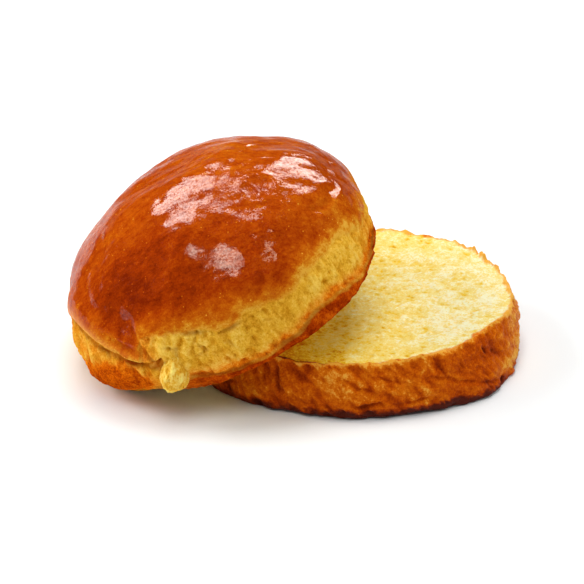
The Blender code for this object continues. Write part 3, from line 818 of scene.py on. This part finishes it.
def crown_material():
    """Brown skin of a tone that sums its marks, with painted glints. The torn band, strip, crease with its
    painted shade, the lip's paler edge with its painted highlight and the cut face lie over it in that order,
    and a coat of egg wash shines on the skin."""
    material, tree, shader = new_material("crown_crust_and_crumb", Roughness=0.4)
    place = add(tree, "ShaderNodeAttribute", {}, attribute_name="place").outputs["Vector"]
    torn, bake, shade, blush, strip, crease, hollow_shade, cut, bulge, pale_edge_and_sheen, puckered, dull = (
        attribute(tree, key) for key in CROWN_MARKS
    )
    streaked = add(tree, "ShaderNodeMapping", {"Vector": place, "Scale": (0.4, 1, 1)}).outputs["Vector"]
    mottled = varied(tree, place, (0.0140, 0.36), (0.0036, 0.40), (0.0006, 0.45))
    mottled = maths(tree, "ADD", mottled, varied(tree, streaked, (0.0014, 0.50)))
    # Sparse light flecks: painted glints.
    glint_flecks = bubbles(tree, place, 0.0026, 0.04, 0.12)
    dots = bubbles(tree, place, 0.0013, 0.04, 0.20)
    tone = weighed(tree, (bake, 0.46), (shade, 0.24), (dots, 0.20), (glint_flecks, -0.45), (mottled, 1.0))
    tone = maths(tree, "ADD", tone, CROWN_BAKE)
    skin = ramp(
        tree,
        tone,
        (0.05, colour(224, 166, 58)),
        (0.18, colour(212, 136, 30)),
        (0.32, colour(198, 100, 13)),
        (0.48, colour(182, 76, 7)),
        (0.68, colour(156, 52, 4)),
        (0.92, colour(118, 31, 3)),
    )
    crumb, fibres = torn_crumb(tree, place, hollow_shade)
    toasty = varied(tree, place, (0.0060, 0.7), (0.0018, 0.4), (0.0006, 0.8))
    baked = weighed(tree, (bulge, 0.26), (hollow_shade, 0.30), (blush, 0.10), (toasty, 1.0))
    baked = maths(tree, "ADD", baked, 0.29)
    blushed = ramp(
        tree,
        baked,
        (0.20, colour(246, 176, 66)),
        (0.42, colour(234, 132, 20)),
        (0.60, colour(216, 98, 7)),
        (0.85, colour(158, 52, 4)),
    )
    crumb = mixed(tree, blush, crumb, blushed)
    band = mixed(tree, torn, skin, crumb)
    crusted = varied(tree, place, (0.0046, 1.0), (0.0016, 0.8), (0.0006, 0.8))
    rind = ramp(
        tree,
        maths(tree, "ADD", crusted, 0.55),
        (0.22, colour(208, 98, 10)),
        (0.48, colour(178, 62, 3)),
        (0.78, colour(122, 28, 1)),
    )
    band = mixed(tree, strip, band, rind)
    # Painted shade in the crease, under the lip and in pinched folds, then the lip's paler edge with its
    # painted highlight.
    band = mixed(tree, maths(tree, "MULTIPLY", crease, 0.88), band, colour(136, 38, 1))
    band = mixed(tree, maths(tree, "MULTIPLY", pale_edge_and_sheen, 0.75), band, colour(232, 158, 96))
    tree.links.new(mixed(tree, cut, band, cut_crumb(tree, place, hollow_shade)[0]), shader.inputs["Base Color"])
    matt = maths(tree, "MAXIMUM", torn, cut)
    tree.links.new(maths(tree, "ADD", maths(tree, "MULTIPLY", matt, 0.45), 0.40), shader.inputs["Roughness"])
    specks = spread(tree, grain(tree, place, 0.0008, 3.0, 0.65), 0.30, 0.58)
    specks = maths(tree, "MULTIPLY", specks, maths(tree, "SUBTRACT", 1.0, maths(tree, "MULTIPLY", dots, 0.8)))
    glossy = maths(tree, "MULTIPLY", spread(tree, bake, 0.25, 0.95), specks)
    glossy = maths(tree, "MULTIPLY", glossy, spread(tree, shade, -1.0, -0.6))
    for matt_part in (strip, dull):
        glossy = maths(tree, "MULTIPLY", glossy, maths(tree, "SUBTRACT", 1.0, matt_part))
    glossy = maths(tree, "MULTIPLY", glossy, CROWN_SHINE)
    tree.links.new(glossy, shader.inputs["Coat Weight"])
    shader.inputs["Coat Roughness"].default_value = 0.07
    shader.inputs["Specular IOR Level"].default_value = 0.0
    grit = mixed(tree, matt, varied(tree, place, (0.0036, -0.36), (0.0014, -0.42), (0.0006, -0.60)), fibres)
    bumped(tree, shader, "Normal", grit, 0.0005, 0.8)
    wrinkled = weighed(tree, (puckered, 1.8), (1.0, 0.52))
    crinkle = maths(tree, "MULTIPLY", varied(tree, streaked, (0.0014, 1.0)), wrinkled)
    crinkle = maths(tree, "ADD", crinkle, varied(tree, place, (0.0005, 0.13)))
    bumped(tree, shader, "Coat Normal", crinkle, 0.0001, 1.0)
    let_light_in(shader, 0.10, 0.003)
    return material

crown = closed_skin(
    "crown_bread",
    uneven_angles(CROWN_SEGMENTS, 275, CROWN_SHARPNESS),
    ring_shares(CROWN_RINGS, CROWN_ENDS),
    crown_surface,
)
crown.data.materials.append(crown_material())
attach(crown, "root")
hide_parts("crown")

# The nub: a tag of torn crumb that hangs at the left end of the torn band, pale and soft, pulled into upright
# strands. It is a lumpy egg, pushed into the flank.

# Where the nub hangs on the crown: degrees, distance from the axis and height.
NUB_CENTRE = (251.3, 0.0546, 0.0120)
NUB_HALVES = (0.0045, 0.0034, 0.0062)
NUB_LEAN = 0.30
NUB_SEGMENTS = 96
NUB_RINGS = 72

def nub_surface(angle, share):
    """A drop that hangs upright, share 0 at its top: an egg of three soft sides, with lumps and strands."""
    tilt = math.pi * share
    plain = np.sin(tilt) * (1 - 0.28 * np.cos(tilt)) * (1 + 0.07 * np.sin(3 * angle + 1))
    rounded = np.stack([plain * np.cos(angle), plain * np.sin(angle), np.cos(tilt)], axis=1)
    local = rounded * np.array(NUB_HALVES)
    strands = noise(local * np.array([1, 1, 0.28]), 0.0011, 121, 2)
    lumps = noise(local, 0.0030, 122, 2)
    relief = 0.00026 * strands + 0.00045 * lumps
    turn = math.radians(NUB_CENTRE[0])
    centre = Vector((NUB_CENTRE[1] * math.cos(turn), NUB_CENTRE[1] * math.sin(turn), NUB_CENTRE[2]))
    turned = Matrix.LocRotScale(CROWN_CENTRE, CROWN_TURN, None)
    outward = np.array(turned.to_3x3() @ Vector((math.cos(turn), math.sin(turn), 0)))
    points = local + rounded * relief[:, None] + np.array(turned @ centre) - NUB_LEAN * local[:, 2:] * outward
    # Painted shade where the nub's relief sinks.
    hollow_shade = np.clip(0.32 - relief / 0.0013, 0, 1)
    return points, {"hollow_shade": hollow_shade, "tip": smooth(share, 0.80, 1.0), "place": local}

def nub_material():
    """Torn crumb, paler than the band's and toasted towards the tip."""
    material, tree, shader = new_material("nub_crumb", Roughness=0.85)
    place = add(tree, "ShaderNodeAttribute", {}, attribute_name="place").outputs["Vector"]
    crumb, fibres = torn_crumb(tree, place, attribute(tree, "hollow_shade"), colour(252, 226, 120))
    tinted = mixed(tree, maths(tree, "MULTIPLY", attribute(tree, "tip"), 0.7), crumb, colour(224, 134, 24))
    tree.links.new(tinted, shader.inputs["Base Color"])
    bumped(tree, shader, "Normal", fibres, 0.0005, 0.8)
    shader.inputs["Specular IOR Level"].default_value = 0.06
    let_light_in(shader, 0.15, 0.003)
    return material

nub = closed_skin(
    "crown_nub",
    np.linspace(0, 2 * math.pi, NUB_SEGMENTS, endpoint=False),
    np.linspace(0, 1, NUB_RINGS),
    nub_surface,
)
nub.data.materials.append(nub_material())
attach(nub, "root")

════

*Instructions for the task:* Extract the data in full. Keep it word for word.

*The solution:*
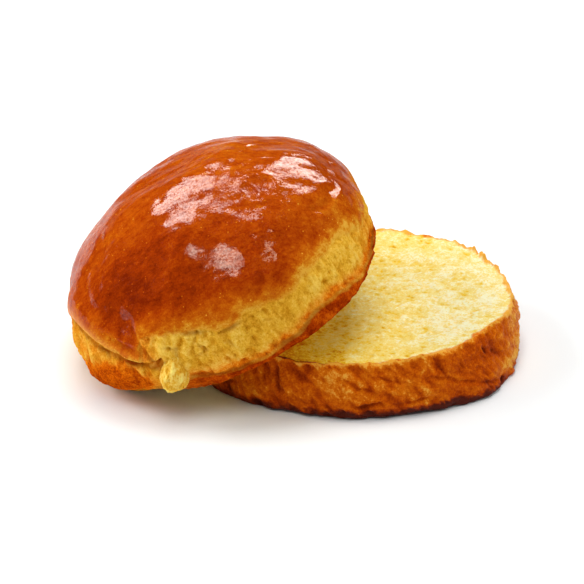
The Blender code for this object continues. Write part 3, from line 818 of scene.py on. This part finishes it.
def crown_material():
    """Brown skin of a tone that sums its marks, with painted glints. The torn band, strip, crease with its
    painted shade, the lip's paler edge with its painted highlight and the cut face lie over it in that order,
    and a coat of egg wash shines on the skin."""
    material, tree, shader = new_material("crown_crust_and_crumb", Roughness=0.4)
    place = add(tree, "ShaderNodeAttribute", {}, attribute_name="place").outputs["Vector"]
    torn, bake, shade, blush, strip, crease, hollow_shade, cut, bulge, pale_edge_and_sheen, puckered, dull = (
        attribute(tree, key) for key in CROWN_MARKS
    )
    streaked = add(tree, "ShaderNodeMapping", {"Vector": place, "Scale": (0.4, 1, 1)}).outputs["Vector"]
    mottled = varied(tree, place, (0.0140, 0.36), (0.0036, 0.40), (0.0006, 0.45))
    mottled = maths(tree, "ADD", mottled, varied(tree, streaked, (0.0014, 0.50)))
    # Sparse light flecks: painted glints.
    glint_flecks = bubbles(tree, place, 0.0026, 0.04, 0.12)
    dots = bubbles(tree, place, 0.0013, 0.04, 0.20)
    tone = weighed(tree, (bake, 0.46), (shade, 0.24), (dots, 0.20), (glint_flecks, -0.45), (mottled, 1.0))
    tone = maths(tree, "ADD", tone, CROWN_BAKE)
    skin = ramp(
        tree,
        tone,
        (0.05, colour(224, 166, 58)),
        (0.18, colour(212, 136, 30)),
        (0.32, colour(198, 100, 13)),
        (0.48, colour(182, 76, 7)),
        (0.68, colour(156, 52, 4)),
        (0.92, colour(118, 31, 3)),
    )
    crumb, fibres = torn_crumb(tree, place, hollow_shade)
    toasty = varied(tree, place, (0.0060, 0.7), (0.0018, 0.4), (0.0006, 0.8))
    baked = weighed(tree, (bulge, 0.26), (hollow_shade, 0.30), (blush, 0.10), (toasty, 1.0))
    baked = maths(tree, "ADD", baked, 0.29)
    blushed = ramp(
        tree,
        baked,
        (0.20, colour(246, 176, 66)),
        (0.42, colour(234, 132, 20)),
        (0.60, colour(216, 98, 7)),
        (0.85, colour(158, 52, 4)),
    )
    crumb = mixed(tree, blush, crumb, blushed)
    band = mixed(tree, torn, skin, crumb)
    crusted = varied(tree, place, (0.0046, 1.0), (0.0016, 0.8), (0.0006, 0.8))
    rind = ramp(
        tree,
        maths(tree, "ADD", crusted, 0.55),
        (0.22, colour(208, 98, 10)),
        (0.48, colour(178, 62, 3)),
        (0.78, colour(122, 28, 1)),
    )
    band = mixed(tree, strip, band, rind)
    # Painted shade in the crease, under the lip and in pinched folds, then the lip's paler edge with its
    # painted highlight.
    band = mixed(tree, maths(tree, "MULTIPLY", crease, 0.88), band, colour(136, 38, 1))
    band = mixed(tree, maths(tree, "MULTIPLY", pale_edge_and_sheen, 0.75), band, colour(232, 158, 96))
    tree.links.new(mixed(tree, cut, band, cut_crumb(tree, place, hollow_shade)[0]), shader.inputs["Base Color"])
    matt = maths(tree, "MAXIMUM", torn, cut)
    tree.links.new(maths(tree, "ADD", maths(tree, "MULTIPLY", matt, 0.45), 0.40), shader.inputs["Roughness"])
    specks = spread(tree, grain(tree, place, 0.0008, 3.0, 0.65), 0.30, 0.58)
    specks = maths(tree, "MULTIPLY", specks, maths(tree, "SUBTRACT", 1.0, maths(tree, "MULTIPLY", dots, 0.8)))
    glossy = maths(tree, "MULTIPLY", spread(tree, bake, 0.25, 0.95), specks)
    glossy = maths(tree, "MULTIPLY", glossy, spread(tree, shade, -1.0, -0.6))
    for matt_part in (strip, dull):
        glossy = maths(tree, "MULTIPLY", glossy, maths(tree, "SUBTRACT", 1.0, matt_part))
    glossy = maths(tree, "MULTIPLY", glossy, CROWN_SHINE)
    tree.links.new(glossy, shader.inputs["Coat Weight"])
    shader.inputs["Coat Roughness"].default_value = 0.07
    shader.inputs["Specular IOR Level"].default_value = 0.0
    grit = mixed(tree, matt, varied(tree, place, (0.0036, -0.36), (0.0014, -0.42), (0.0006, -0.60)), fibres)
    bumped(tree, shader, "Normal", grit, 0.0005, 0.8)
    wrinkled = weighed(tree, (puckered, 1.8), (1.0, 0.52))
    crinkle = maths(tree, "MULTIPLY", varied(tree, streaked, (0.0014, 1.0)), wrinkled)
    crinkle = maths(tree, "ADD", crinkle, varied(tree, place, (0.0005, 0.13)))
    bumped(tree, shader, "Coat Normal", crinkle, 0.0001, 1.0)
    let_light_in(shader, 0.10, 0.003)
    return material

crown = closed_skin(
    "crown_bread",
    uneven_angles(CROWN_SEGMENTS, 275, CROWN_SHARPNESS),
    ring_shares(CROWN_RINGS, CROWN_ENDS),
    crown_surface,
)
crown.data.materials.append(crown_material())
attach(crown, "root")
hide_parts("crown")

# The nub: a tag of torn crumb that hangs at the left end of the torn band, pale and soft, pulled into upright
# strands. It is a lumpy egg, pushed into the flank.

# Where the nub hangs on the crown: degrees, distance from the axis and height.
NUB_CENTRE = (251.3, 0.0546, 0.0120)
NUB_HALVES = (0.0045, 0.0034, 0.0062)
NUB_LEAN = 0.30
NUB_SEGMENTS = 96
NUB_RINGS = 72

def nub_surface(angle, share):
    """A drop that hangs upright, share 0 at its top: an egg of three soft sides, with lumps and strands."""
    tilt = math.pi * share
    plain = np.sin(tilt) * (1 - 0.28 * np.cos(tilt)) * (1 + 0.07 * np.sin(3 * angle + 1))
    rounded = np.stack([plain * np.cos(angle), plain * np.sin(angle), np.cos(tilt)], axis=1)
    local = rounded * np.array(NUB_HALVES)
    strands = noise(local * np.array([1, 1, 0.28]), 0.0011, 121, 2)
    lumps = noise(local, 0.0030, 122, 2)
    relief = 0.00026 * strands + 0.00045 * lumps
    turn = math.radians(NUB_CENTRE[0])
    centre = Vector((NUB_CENTRE[1] * math.cos(turn), NUB_CENTRE[1] * math.sin(turn), NUB_CENTRE[2]))
    turned = Matrix.LocRotScale(CROWN_CENTRE, CROWN_TURN, None)
    outward = np.array(turned.to_3x3() @ Vector((math.cos(turn), math.sin(turn), 0)))
    points = local + rounded * relief[:, None] + np.array(turned @ centre) - NUB_LEAN * local[:, 2:] * outward
    # Painted shade where the nub's relief sinks.
    hollow_shade = np.clip(0.32 - relief / 0.0013, 0, 1)
    return points, {"hollow_shade": hollow_shade, "tip": smooth(share, 0.80, 1.0), "place": local}

def nub_material():
    """Torn crumb, paler than the band's and toasted towards the tip."""
    material, tree, shader = new_material("nub_crumb", Roughness=0.85)
    place = add(tree, "ShaderNodeAttribute", {}, attribute_name="place").outputs["Vector"]
    crumb, fibres = torn_crumb(tree, place, attribute(tree, "hollow_shade"), colour(252, 226, 120))
    tinted = mixed(tree, maths(tree, "MULTIPLY", attribute(tree, "tip"), 0.7), crumb, colour(224, 134, 24))
    tree.links.new(tinted, shader.inputs["Base Color"])
    bumped(tree, shader, "Normal", fibres, 0.0005, 0.8)
    shader.inputs["Specular IOR Level"].default_value = 0.06
    let_light_in(shader, 0.15, 0.003)
    return material

nub = closed_skin(
    "crown_nub",
    np.linspace(0, 2 * math.pi, NUB_SEGMENTS, endpoint=False),
    np.linspace(0, 1, NUB_RINGS),
    nub_surface,
)
nub.data.materials.append(nub_material())
attach(nub, "root")